Kelly, in the final two years of her second term as governor, vetoed a bill banning gender-affirming care statewide during the 2024 session. The Senate came up with the minimum 27 votes for an override last year, but the House fell two short of the required 84 votes to complete the maneuver.

In advance of this session’s House and Senate voting, committees in both chambers conducted public hearings on identical bills. Proponents argued the legislation was needed to protect children who could fall victim to wayward parents or health professionals who championed health care that was described as “experimental.” About 400 opponents of the legislation made their views known to the committees.

Attempts were made in the House and Senate to lower the age of independent medical consent by minors to 14. Both were defeated, but Rep. Stephanie Sawyer Clayton, D-Overland Park, said Republicans hostile to the amendment should consider addressing a Kansas law allowing minors as young as 15 to get married.

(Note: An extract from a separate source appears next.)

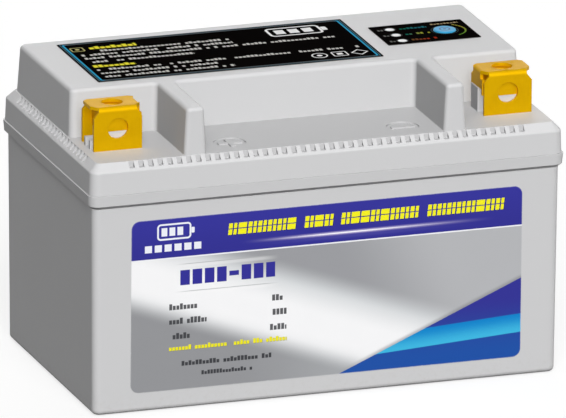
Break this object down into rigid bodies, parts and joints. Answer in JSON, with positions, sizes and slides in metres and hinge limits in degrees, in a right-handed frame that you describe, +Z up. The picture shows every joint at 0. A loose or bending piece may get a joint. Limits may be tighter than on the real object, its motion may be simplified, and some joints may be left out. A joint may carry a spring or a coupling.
{
  "type": "motorcycle battery",
  "caption": "Sealed rectangular powersports battery: drafted case, raised ribbed lid, folded sheet-metal terminals, printed labels, light windows and a press-to-test button.",
  "frame": {"origin": "centre of the case footprint, on the base it rests on", "axes": "+Z up; X along the case's length; the terminals face -Y; the positive terminal is at -X"},
  "size_m": [0.15, 0.087, 0.0935],
  "materials": {
    "case_plastic": "satin",
    "adhesive": "satin",
    "label_front": "gloss",
    "label_black": "gloss",
    "label_black_small": "gloss",
    "light_pipe": "gloss",
    "terminal_brass": "satin",
    "nut_brass": "satin",
    "seal_rubber": "matte",
    "cell_can": "satin",
    "holder_plastic": "matte",
    "nickel": "satin",
    "insulator_sheet": "matte",
    "foam": "matte",
    "circuit_board": "satin",
    "chip_black": "matte",
    "connector_plastic": "satin",
    "screw_steel": "satin",
    "wire_white": "satin",
    "wire_black": "satin",
    "wire_red": "satin",
    "tinned_copper": "satin",
    "led_lens": "gloss",
    "button_blue": "gloss"
  },
  "bodies": {
    "battery": {"container": "case_plastic", "lid": "case_plastic", "lid_seal": "adhesive", "front_label": "label_front", "top_label": "label_black", "indicator_label": "label_black_small", "light_pipes": "light_pipe", "terminal_positive": "terminal_brass", "terminal_negative": "terminal_brass", "terminal_nut_positive": "nut_brass", "terminal_nut_negative": "nut_brass", "terminal_seal_positive": "seal_rubber", "terminal_seal_negative": "seal_rubber", "cell_1": "cell_can", "cell_2": "cell_can", "cell_3": "cell_can", "cell_4": "cell_can", "cell_5": "cell_can", "cell_6": "cell_can", "cell_7": "cell_can", "cell_8": "cell_can", "cell_holder_lower": "holder_plastic", "cell_holder_upper": "holder_plastic", "series_strip_upper": "nickel", "series_strip_lower_1": "nickel", "series_strip_lower_2": "nickel", "main_strip_positive": "nickel", "main_strip_negative": "nickel", "strip_insulator": "insulator_sheet", "base_pad": "foam", "foam_left": "foam", "foam_right": "foam", "foam_front": "foam", "foam_rear": "foam", "bms_board": "circuit_board", "bms_mosfets": "chip_black", "bms_balance_resistors": "chip_black", "bms_controller": "chip_black", "bms_connector": "connector_plastic", "bms_screws": "screw_steel", "balance_wires": "wire_white", "negative_lead": "wire_black", "positive_lead": "wire_red", "ring_lugs": "tinned_copper", "lead_screws": "screw_steel", "lead_nuts": "screw_steel", "indicator_board": "circuit_board", "indicator_leds": "led_lens", "test_switch_body": "chip_black", "indicator_screws": "screw_steel", "indicator_cable": "wire_white"},
    "button": {"test_button": "button_blue", "test_switch_plunger": "chip_black"}
  },
  "joints": [
    {"name": "test_button_press", "type": "slide", "parent": "battery", "child": "button", "axis": [0, 0, -1], "range_m": [0, 0.0004], "stiffness_N_per_m": 3000}
  ]
}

“If we do think that children should be getting married … and we determine that children should be giving birth, then those people of that age should also be allowed to make those decisions with their parents with regards to their care,” Sawyer Clayton said.

Age-appropriate decisions

Rep. Megan Steele, a Manhattan Republican and school nurse, said all children were unique and must be treated with dignity. In education, she said, that meant establishment of age-appropriate standards in terms of what students were expected to comprehend.

“If a 15-year-old cannot construct arguments that all circles are similar … they don’t have the brain development to agree to have their genitals surgically removed,” Steele said.

Reps. Lindsay Vaughn and Heather Meyer, both Overland Park Democrats, closed floor debate in the House with appeals for moderation in the state’s regulation of gender-affirming care. Both said legislators convinced to vote for the bill didn’t understand the people being targeted.

Vaughn said the bill soon to be forwarded to the governor would illustrate the scope of intrusive state government power and was dotted with unconstitutional provisions.

“This bill limits free speech. This bill violates the right to free expression,” she said. “This bill infringes on the right of medical providers to offer peer-reviewed, evidence-based care. This bill violates the fundamental constitutional human right of transgender Kansans to not be discriminated against.”

Meyer said there was no evidence physicians in Kansas were performing gender-transition surgery on minors.

The bill aimed the toxic forces of discrimination, hatred and misunderstanding at Kansas youth who would have dreams and hopes shattered by a statewide ban, she said.

“It is not our job as legislators to get involved in private, complex heart-wrenching medical and mental health decisions that parents and caregivers make in consultation with providers,” she said. “This bill is wrong. This bill is an egregious and heartbreaking attempt to discriminate against a small, but very vulnerable, community in Kansas.”